→ **Work instructions**:
Can the data below be set down again exactly, line for line?

→ **Data lines**:
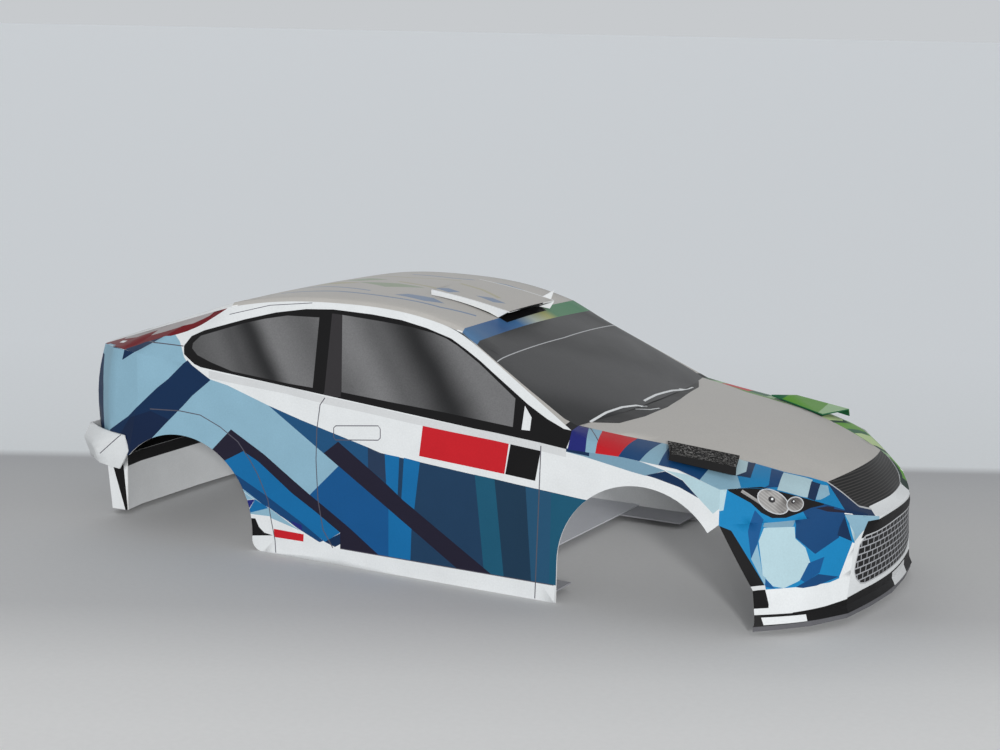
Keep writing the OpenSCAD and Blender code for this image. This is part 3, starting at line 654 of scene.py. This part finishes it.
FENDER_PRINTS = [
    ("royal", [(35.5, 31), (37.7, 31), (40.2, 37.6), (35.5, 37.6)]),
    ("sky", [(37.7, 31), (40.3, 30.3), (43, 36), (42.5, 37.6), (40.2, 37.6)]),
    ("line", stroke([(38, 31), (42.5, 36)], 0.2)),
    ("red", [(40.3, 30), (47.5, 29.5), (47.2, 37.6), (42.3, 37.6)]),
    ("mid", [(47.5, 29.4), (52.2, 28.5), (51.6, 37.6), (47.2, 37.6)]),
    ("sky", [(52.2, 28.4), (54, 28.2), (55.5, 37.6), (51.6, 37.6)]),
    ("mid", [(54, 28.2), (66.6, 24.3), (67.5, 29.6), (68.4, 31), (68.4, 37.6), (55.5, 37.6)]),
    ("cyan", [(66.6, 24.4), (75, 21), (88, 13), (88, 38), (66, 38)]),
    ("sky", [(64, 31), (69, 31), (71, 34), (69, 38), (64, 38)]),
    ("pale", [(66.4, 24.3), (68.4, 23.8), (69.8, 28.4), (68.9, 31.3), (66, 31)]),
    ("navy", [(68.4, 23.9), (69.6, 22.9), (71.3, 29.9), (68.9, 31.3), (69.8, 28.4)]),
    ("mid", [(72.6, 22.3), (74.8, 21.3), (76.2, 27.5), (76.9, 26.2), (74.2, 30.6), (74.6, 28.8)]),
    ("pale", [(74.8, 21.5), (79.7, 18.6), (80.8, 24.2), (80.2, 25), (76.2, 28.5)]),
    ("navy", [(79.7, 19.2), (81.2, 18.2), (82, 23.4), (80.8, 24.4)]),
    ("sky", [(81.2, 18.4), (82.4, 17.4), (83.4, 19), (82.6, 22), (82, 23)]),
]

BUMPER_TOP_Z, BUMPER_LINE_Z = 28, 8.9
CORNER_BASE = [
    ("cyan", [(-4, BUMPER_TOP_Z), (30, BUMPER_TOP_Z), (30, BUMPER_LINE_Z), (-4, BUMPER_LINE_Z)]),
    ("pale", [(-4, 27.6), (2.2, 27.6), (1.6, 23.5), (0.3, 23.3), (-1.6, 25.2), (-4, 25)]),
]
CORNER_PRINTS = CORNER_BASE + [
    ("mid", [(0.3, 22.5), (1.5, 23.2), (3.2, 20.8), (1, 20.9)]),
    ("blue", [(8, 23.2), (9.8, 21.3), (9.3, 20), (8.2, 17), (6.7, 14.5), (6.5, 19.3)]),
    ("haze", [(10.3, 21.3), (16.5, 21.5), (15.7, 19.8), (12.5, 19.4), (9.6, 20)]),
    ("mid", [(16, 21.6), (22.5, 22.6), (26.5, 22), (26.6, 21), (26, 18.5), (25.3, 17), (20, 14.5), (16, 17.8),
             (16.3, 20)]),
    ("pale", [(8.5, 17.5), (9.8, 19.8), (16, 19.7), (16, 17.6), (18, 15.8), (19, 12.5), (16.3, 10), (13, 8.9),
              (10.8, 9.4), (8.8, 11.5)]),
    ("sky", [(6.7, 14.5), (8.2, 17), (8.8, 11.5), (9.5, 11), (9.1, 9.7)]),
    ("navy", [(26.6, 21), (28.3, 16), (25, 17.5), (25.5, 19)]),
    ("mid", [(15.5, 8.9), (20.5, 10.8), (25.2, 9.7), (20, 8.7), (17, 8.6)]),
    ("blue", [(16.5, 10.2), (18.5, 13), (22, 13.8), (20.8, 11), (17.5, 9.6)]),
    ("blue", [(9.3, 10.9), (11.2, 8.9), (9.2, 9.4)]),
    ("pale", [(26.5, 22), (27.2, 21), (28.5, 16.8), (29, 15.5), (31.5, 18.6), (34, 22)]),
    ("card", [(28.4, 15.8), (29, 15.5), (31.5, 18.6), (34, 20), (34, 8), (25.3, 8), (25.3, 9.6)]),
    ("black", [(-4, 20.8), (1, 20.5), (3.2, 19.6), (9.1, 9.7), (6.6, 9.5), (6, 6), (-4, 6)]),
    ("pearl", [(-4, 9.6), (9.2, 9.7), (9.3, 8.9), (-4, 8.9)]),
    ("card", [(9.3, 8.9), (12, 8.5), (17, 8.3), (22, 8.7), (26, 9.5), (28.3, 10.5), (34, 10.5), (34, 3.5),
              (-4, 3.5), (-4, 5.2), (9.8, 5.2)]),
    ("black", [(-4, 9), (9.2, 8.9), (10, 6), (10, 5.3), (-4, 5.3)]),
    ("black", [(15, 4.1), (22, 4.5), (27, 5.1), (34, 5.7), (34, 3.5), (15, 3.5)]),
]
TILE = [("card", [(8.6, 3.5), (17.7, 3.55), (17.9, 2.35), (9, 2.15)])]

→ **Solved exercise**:
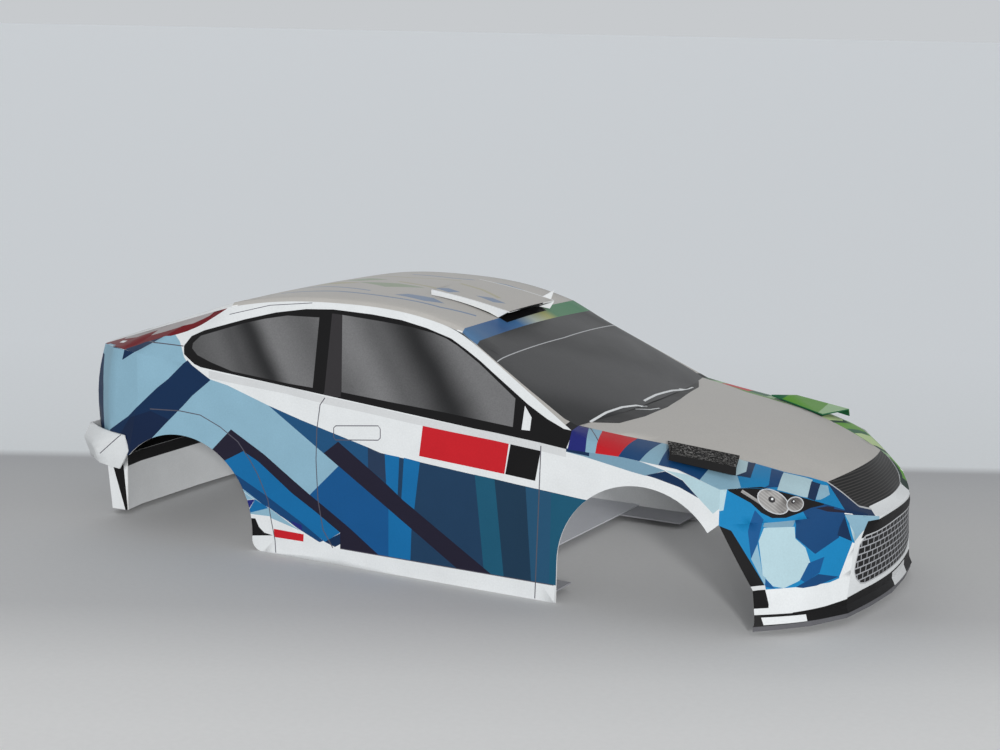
Keep writing the OpenSCAD and Blender code for this image. This is part 3, starting at line 654 of scene.py. This part finishes it.
FENDER_PRINTS = [
    ("royal", [(35.5, 31), (37.7, 31), (40.2, 37.6), (35.5, 37.6)]),
    ("sky", [(37.7, 31), (40.3, 30.3), (43, 36), (42.5, 37.6), (40.2, 37.6)]),
    ("line", stroke([(38, 31), (42.5, 36)], 0.2)),
    ("red", [(40.3, 30), (47.5, 29.5), (47.2, 37.6), (42.3, 37.6)]),
    ("mid", [(47.5, 29.4), (52.2, 28.5), (51.6, 37.6), (47.2, 37.6)]),
    ("sky", [(52.2, 28.4), (54, 28.2), (55.5, 37.6), (51.6, 37.6)]),
    ("mid", [(54, 28.2), (66.6, 24.3), (67.5, 29.6), (68.4, 31), (68.4, 37.6), (55.5, 37.6)]),
    ("cyan", [(66.6, 24.4), (75, 21), (88, 13), (88, 38), (66, 38)]),
    ("sky", [(64, 31), (69, 31), (71, 34), (69, 38), (64, 38)]),
    ("pale", [(66.4, 24.3), (68.4, 23.8), (69.8, 28.4), (68.9, 31.3), (66, 31)]),
    ("navy", [(68.4, 23.9), (69.6, 22.9), (71.3, 29.9), (68.9, 31.3), (69.8, 28.4)]),
    ("mid", [(72.6, 22.3), (74.8, 21.3), (76.2, 27.5), (76.9, 26.2), (74.2, 30.6), (74.6, 28.8)]),
    ("pale", [(74.8, 21.5), (79.7, 18.6), (80.8, 24.2), (80.2, 25), (76.2, 28.5)]),
    ("navy", [(79.7, 19.2), (81.2, 18.2), (82, 23.4), (80.8, 24.4)]),
    ("sky", [(81.2, 18.4), (82.4, 17.4), (83.4, 19), (82.6, 22), (82, 23)]),
]

BUMPER_TOP_Z, BUMPER_LINE_Z = 28, 8.9
CORNER_BASE = [
    ("cyan", [(-4, BUMPER_TOP_Z), (30, BUMPER_TOP_Z), (30, BUMPER_LINE_Z), (-4, BUMPER_LINE_Z)]),
    ("pale", [(-4, 27.6), (2.2, 27.6), (1.6, 23.5), (0.3, 23.3), (-1.6, 25.2), (-4, 25)]),
]
CORNER_PRINTS = CORNER_BASE + [
    ("mid", [(0.3, 22.5), (1.5, 23.2), (3.2, 20.8), (1, 20.9)]),
    ("blue", [(8, 23.2), (9.8, 21.3), (9.3, 20), (8.2, 17), (6.7, 14.5), (6.5, 19.3)]),
    ("haze", [(10.3, 21.3), (16.5, 21.5), (15.7, 19.8), (12.5, 19.4), (9.6, 20)]),
    ("mid", [(16, 21.6), (22.5, 22.6), (26.5, 22), (26.6, 21), (26, 18.5), (25.3, 17), (20, 14.5), (16, 17.8),
             (16.3, 20)]),
    ("pale", [(8.5, 17.5), (9.8, 19.8), (16, 19.7), (16, 17.6), (18, 15.8), (19, 12.5), (16.3, 10), (13, 8.9),
              (10.8, 9.4), (8.8, 11.5)]),
    ("sky", [(6.7, 14.5), (8.2, 17), (8.8, 11.5), (9.5, 11), (9.1, 9.7)]),
    ("navy", [(26.6, 21), (28.3, 16), (25, 17.5), (25.5, 19)]),
    ("mid", [(15.5, 8.9), (20.5, 10.8), (25.2, 9.7), (20, 8.7), (17, 8.6)]),
    ("blue", [(16.5, 10.2), (18.5, 13), (22, 13.8), (20.8, 11), (17.5, 9.6)]),
    ("blue", [(9.3, 10.9), (11.2, 8.9), (9.2, 9.4)]),
    ("pale", [(26.5, 22), (27.2, 21), (28.5, 16.8), (29, 15.5), (31.5, 18.6), (34, 22)]),
    ("card", [(28.4, 15.8), (29, 15.5), (31.5, 18.6), (34, 20), (34, 8), (25.3, 8), (25.3, 9.6)]),
    ("black", [(-4, 20.8), (1, 20.5), (3.2, 19.6), (9.1, 9.7), (6.6, 9.5), (6, 6), (-4, 6)]),
    ("pearl", [(-4, 9.6), (9.2, 9.7), (9.3, 8.9), (-4, 8.9)]),
    ("card", [(9.3, 8.9), (12, 8.5), (17, 8.3), (22, 8.7), (26, 9.5), (28.3, 10.5), (34, 10.5), (34, 3.5),
              (-4, 3.5), (-4, 5.2), (9.8, 5.2)]),
    ("black", [(-4, 9), (9.2, 8.9), (10, 6), (10, 5.3), (-4, 5.3)]),
    ("black", [(15, 4.1), (22, 4.5), (27, 5.1), (34, 5.7), (34, 3.5), (15, 3.5)]),
]
TILE = [("card", [(8.6, 3.5), (17.7, 3.55), (17.9, 2.35), (9, 2.15)])]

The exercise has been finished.